We will see what the next day heralds! I am pretty sure I shall be commanded to pick him up at lunchtime, the kid has me twisted around his little finger and I for sure do not want to break the bond between mother and child. The sacred trust! Oh darn it! I had stuff planned today! Lol
It is my understanding that there is in 2016 approximately 3400 children with Autism in South Australian Schools. More than 50% of children and students with Autism are enrolled in a school without a specialist unit or specialist education teacher. The Department of Education policy fora mainstream school is to have between 21 and up to 36 students per class with one teacher and a school services officer.
So we are off to this Autism specific school and the kids actually want to go. I am amazed! Finally. The children will be with children having similar Sensory Processing Disorder and Obsessive Compulsive etc. so they will be able to identify with the other kids and possibly even make some friends. I want happiness for the kids. I want them to enjoy school. Is this possible?
Does it iron out quirkiness? I hope not because I love the little quirky! The quirky makes me laugh and I love it? The quirky kid has a different view. My quirky kids wants to live with the Ants in an anthole at Uluru! I try to explain the physical impossibility of this. My quirky wants to crawl through the doggy door forever, to get inside. I feel as if we are going to meet Alice in the wonderland of our house. I explain that he will grow. I love difference. I am pleased because Zak actually wants to go to the school, which is new as its a struggle to get him to go at the old school. I hope he will abe happy with it.
Apparantly this new school is designed for smaller class sizes, in the vicinity of 3-8 students per teacher and an School services officer compared to between 21 to 36 student:1 teacher and 1 School Services officer ratio in a mainstresm school. The programs run at this school are specifically designed to work with the talents and uniqueness of Autism.
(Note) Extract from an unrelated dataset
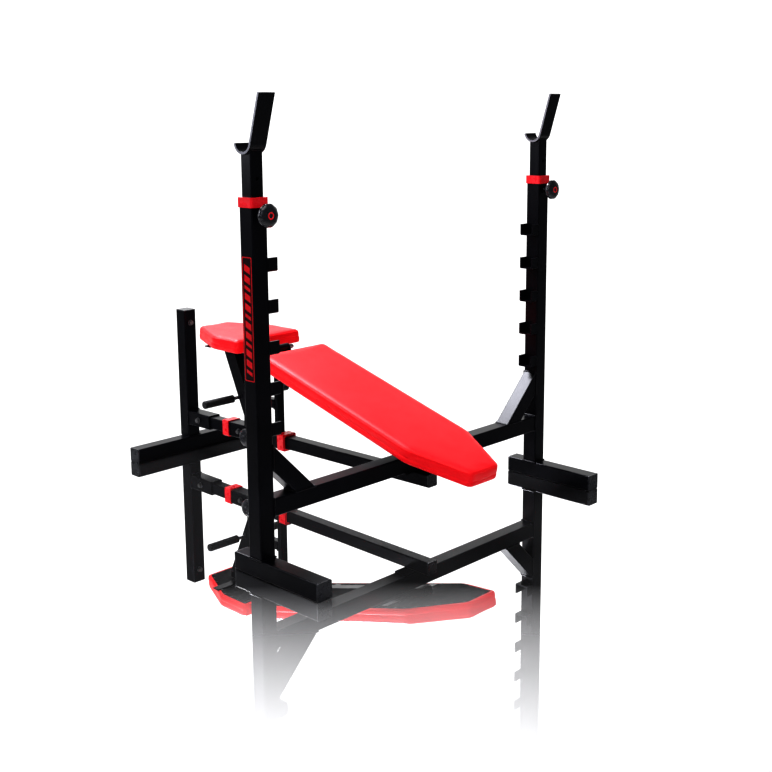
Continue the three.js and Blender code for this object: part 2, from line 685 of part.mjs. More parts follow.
// Bolt through the hinge with a washer, head and lock nut outside the knuckle plates.
function hingePin(pin, plateOut) {
  const side = (s) => [
    rodX(10, ...[s * (plateOut + GAP), s * (plateOut + 2.5)].sort((a, b) => a - b), pin.x, pin.y, 24),
    rodX(9, ...[s * (plateOut + 2.4), s * (PIN_HALF - 6)].sort((a, b) => a - b), pin.x, pin.y, 6),
  ];
  const shaft = rodX(PIN_RADIUS, -PIN_HALF, PIN_HALF, pin.x, pin.y, 24);
  return join(shaft, ...side(-1), ...side(1));
}

rackSide('left', -1);
rackSide('right', 1);
rackPost('left', -1);
rackPost('right', 1);
baseFrame();
carriage();
backrest();

export default bench;
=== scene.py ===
"""Looks of the olympic bench press: sewn and stapled pads, moulded knobs and grips, weld beads, materials,
studio light and camera. Metres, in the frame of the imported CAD."""

import bpy
import bmesh
import json
import math
from mathutils import Matrix, Vector, noise
from mathutils.bvhtree import BVHTree


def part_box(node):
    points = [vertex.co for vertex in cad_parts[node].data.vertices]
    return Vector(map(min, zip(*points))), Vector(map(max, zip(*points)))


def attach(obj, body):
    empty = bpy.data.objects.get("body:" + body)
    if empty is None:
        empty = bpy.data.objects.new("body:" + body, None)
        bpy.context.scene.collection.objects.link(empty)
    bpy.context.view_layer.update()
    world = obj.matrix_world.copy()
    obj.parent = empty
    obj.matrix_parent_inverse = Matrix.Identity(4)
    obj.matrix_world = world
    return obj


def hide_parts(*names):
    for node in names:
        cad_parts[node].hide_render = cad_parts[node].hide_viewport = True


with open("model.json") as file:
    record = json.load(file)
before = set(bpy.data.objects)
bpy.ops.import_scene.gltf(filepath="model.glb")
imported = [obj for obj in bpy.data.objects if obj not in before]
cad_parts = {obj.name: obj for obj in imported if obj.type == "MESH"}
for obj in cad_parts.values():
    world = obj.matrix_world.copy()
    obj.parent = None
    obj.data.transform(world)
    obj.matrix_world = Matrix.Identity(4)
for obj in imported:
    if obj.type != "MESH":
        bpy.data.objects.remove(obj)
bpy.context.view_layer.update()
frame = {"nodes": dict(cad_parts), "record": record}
MM = 0.001

# Driving sizes of the pieces made here.
PAD_VOXEL = 5 * MM
PAD_SHRINK = 1.5 * MM
SEAT_SWELL = 1.3 * MM
BACK_SWELL = 1.3 * MM
SIDE_PULL = 1.2 * MM
TOP_CROWN = 2.2 * MM
CLOTH_FRAMES = 20
SEAM_INSET = 5.5 * MM
SEAM_RADIUS = 1.3 * MM
STITCH_INSET = 11 * MM
STITCH_PITCH = 5 * MM
STAPLE_INSET = 17.5 * MM
STAPLE_PITCH = 38 * MM
WELD_RADIUS = 2.4 * MM
WELD_PITCH = 3.2 * MM
WELD_RIPPLE = 0.18
SHORT_RIPPLE = 0.2
BRACE_MITRE = 70.7 * MM
HOOK_OUTER = 33 * MM
HOOK_LIP = math.radians(11)
CATCHES = 5
KNOB_HEIGHT = 46 * MM
KNOB_LOBES = 10
GRIP_RIB_PITCH = 5 * MM
BADGE_WIDTH = 38 * MM
BADGE_TOP = 0.857
BADGE_BOTTOM = 0.534
BADGE_RIM = 2.6 * MM
BADGE_LEAN = 9 * MM


# Node materials -----------------------------------------------------------------------------------

class Material:
    """A node material with a Principled shader, and short calls for the nodes that feed it."""

    def __init__(self, name, **values):
        self.block = bpy.data.materials.new(name)
        self.block.use_nodes = True
        self.tree = self.block.node_tree
        self.shader = self.tree.nodes["Principled BSDF"]
        for key, value in values.items():
            self.shader.inputs[key.replace("_", " ")].default_value = value
        self.coords = self.tree.nodes.new("ShaderNodeTexCoord").outputs["Object"]

    def node(self, kind, values=None, **attributes):
        node = self.tree.nodes.new(kind)
        for key, value in attributes.items():
            setattr(node, key, value)
        for key, value in (values or {}).items():
            if isinstance(value, bpy.types.NodeSocket):
                self.tree.links.new(value, node.inputs[key])
            else:
                node.inputs[key].default_value = value
        return node

    def noise(self, scale, detail=3.0, roughness=0.55, stretch=None):
        vector = self.coords
        if stretch:
            vector = self.node("ShaderNodeMapping", {"Vector": vector, "Scale": stretch}).outputs[0]
        values = {"Vector": vector, "Scale": scale, "Detail": detail, "Roughness": roughness}
        return self.node("ShaderNodeTexNoise", values).outputs["Fac"]

    def cells(self, scale, feature="F1"):
        values = {"Vector": self.coords, "Scale": scale}
        return self.node("ShaderNodeTexVoronoi", values, feature=feature).outputs["Distance"]

    def spread(self, factor, low, high, start=0.3, end=0.7):
        values = {"Value": factor, "From Min": start, "From Max": end, "To Min": low, "To Max": high}
        return self.node("ShaderNodeMapRange", values).outputs["Result"]

    def blend(self, factor, first, second):
        mix = self.tree.nodes.new("ShaderNodeMix")
        mix.data_type = "RGBA"
        for socket, value in ((mix.inputs[0], factor), (mix.inputs[6], first), (mix.inputs[7], second)):
            if isinstance(value, bpy.types.NodeSocket):
                self.tree.links.new(value, socket)
            else:
                socket.default_value = value if isinstance(value, float) else (*value, 1.0)
        return mix.outputs[2]

    def feed(self, name, socket):
        self.tree.links.new(socket, self.shader.inputs[name])

    def bump(self, height, strength, distance, under=None):
        values = {"Height": height, "Strength": strength, "Distance": distance}
        if under is not None:
            values["Normal"] = under
        return self.node("ShaderNodeBump", values).outputs["Normal"]

    def edges(self, width, start, end):
        """1 along convex edges, 0 on flat faces: the bent normal of a small bevel against the true one."""
        bevel = self.node("ShaderNodeBevel", {"Radius": width}, samples=4).outputs[0]
        normal = self.node("ShaderNodeNewGeometry").outputs["Normal"]
        product = self.node("ShaderNodeVectorMath", {0: bevel, 1: normal}, operation="DOT_PRODUCT")
        return self.spread(product.outputs["Value"], 1.0, 0.0, start, end)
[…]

I would like the younger kid to be able to read, decode words, and enjoy writing. Know their maths and enjoy it. Heck, that is what I want for both of them. I think a smaller class size may be the trick because, if the social pressure is less there may be less pressure and more ability to uptake information and perhaps even to be inspired by something.
The price tag associated with the new specialized private school, may I say it, could possibly put the opportunity to go out of the price range of alot of the population but perhaps not. What does one do in this situation? Homeschool? Stick your kid in mainstream and hope for the best? Get a scholarship? Education is not free.
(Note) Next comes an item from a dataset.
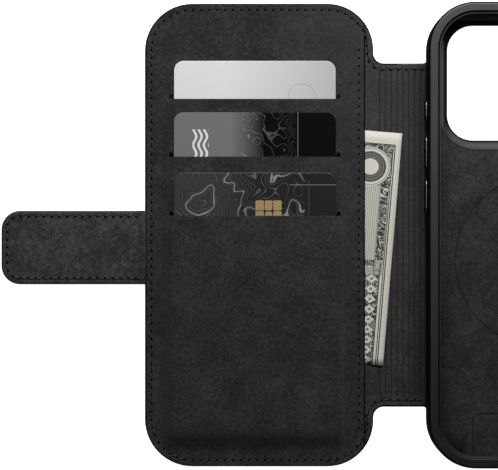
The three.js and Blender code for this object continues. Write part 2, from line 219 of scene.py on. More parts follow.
class Paint:
    # one material; place is the piece's rest position in mm
    def __init__(self, name, onCad=False):
        self.material = bpy.data.materials.new(name)
        self.material.use_nodes = True
        self.tree = self.material.node_tree
        self.surface = self.tree.nodes["Principled BSDF"]
        if onCad:
            found = self.node("TexCoord", {}, {}, "Object")
            self.place = self.node("VectorMath", {"operation": "SCALE"}, {0: found, 3: 1 / mm})
        else:
            self.place = self.node("Attribute", {"attribute_name": "restPlace"}, {}, "Vector")

    def feed(self, socket, value):
        if isinstance(value, Field):
            self.tree.links.new(value.socket, socket)
        elif isinstance(value, (tuple, list)) and len(value) == 3 and socket.type == "RGBA":
            socket.default_value = (*value, 1)
        else:
            socket.default_value = value

    def node(self, kind, settings, inputs, output=0):
        made = self.tree.nodes.new("ShaderNode" + kind)
        for key, value in settings.items():
            if key == "stops":
                ramp = made.color_ramp
                while len(ramp.elements) < len(value):
                    ramp.elements.new(0.5)
                for element, (where, tone) in zip(ramp.elements, value):
                    element.position = where
                    element.color = (*tone, 1) if isinstance(tone, tuple) else (tone, tone, tone, 1)
            else:
                setattr(made, key, value)
        for key, value in inputs.items():
            self.feed(made.inputs[key], value)
        return Field(self, made.outputs[output])

    def noise(self, size, detail=3, rough=0.55, stretch=None, twist=0):
        where = self.place
        if stretch:
            where = self.node("VectorMath", {"operation": "MULTIPLY"}, {0: where, 1: stretch})
        inputs = {"Vector": where, "Scale": 1 / size, "Detail": detail, "Roughness": rough}
        return self.node("TexNoise", {}, {**inputs, "Distortion": twist}, "Fac")

    def cells(self, size, feature="F1"):
        inputs = {"Vector": self.place, "Scale": 1 / size, "Randomness": 1.0}
        return self.node("TexVoronoi", {"feature": feature}, inputs, "Distance")

    def ramp(self, value, *stops):
        return self.node("ValToRGB", {"stops": stops}, {0: value}, "Color")

    def mix(self, share, first, second):
        return self.node("Mix", {"data_type": "RGBA"}, {0: share, 6: first, 7: second}, 2)

    def parts(self, vector=None):
        made = self.tree.nodes.new("ShaderNodeSeparateXYZ")
        self.tree.links.new((vector or self.place).socket, made.inputs[0])
        return [Field(self, made.outputs[i]) for i in range(3)]

    def set(self, **values):
        for key, value in values.items():
            name = "".join(" " + c if c.isupper() else c for c in key).strip()
            self.feed(self.surface.inputs[name.replace("Specular Level", "Specular IOR Level")], value)

    def bump(self, height, depth, strength=1.0):
        inputs = {"Height": height, "Distance": depth * mm, "Strength": strength}
        self.feed(self.surface.inputs["Normal"], self.node("Bump", {}, inputs))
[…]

Neurotypical kids find it hard to identify with my Autistic kids. My kids have quirky behaviour because of the Sensory Processing difficulties experienced and they act in certain ways or repeat certain behaviors because repitition of behavior 20 or more times either gets their “pull the string lawn motor, running” or makes them feel better. So we have to work with this. Sure, it’s annoying and slower than normal, and trying to train your child about the road safety is essential do they don’t get skittled. Instilling a sense of self preservation in your child is another good idea. We run on on Autistic time frame which is not the normal time frame. Time is expanded out of normal parameters.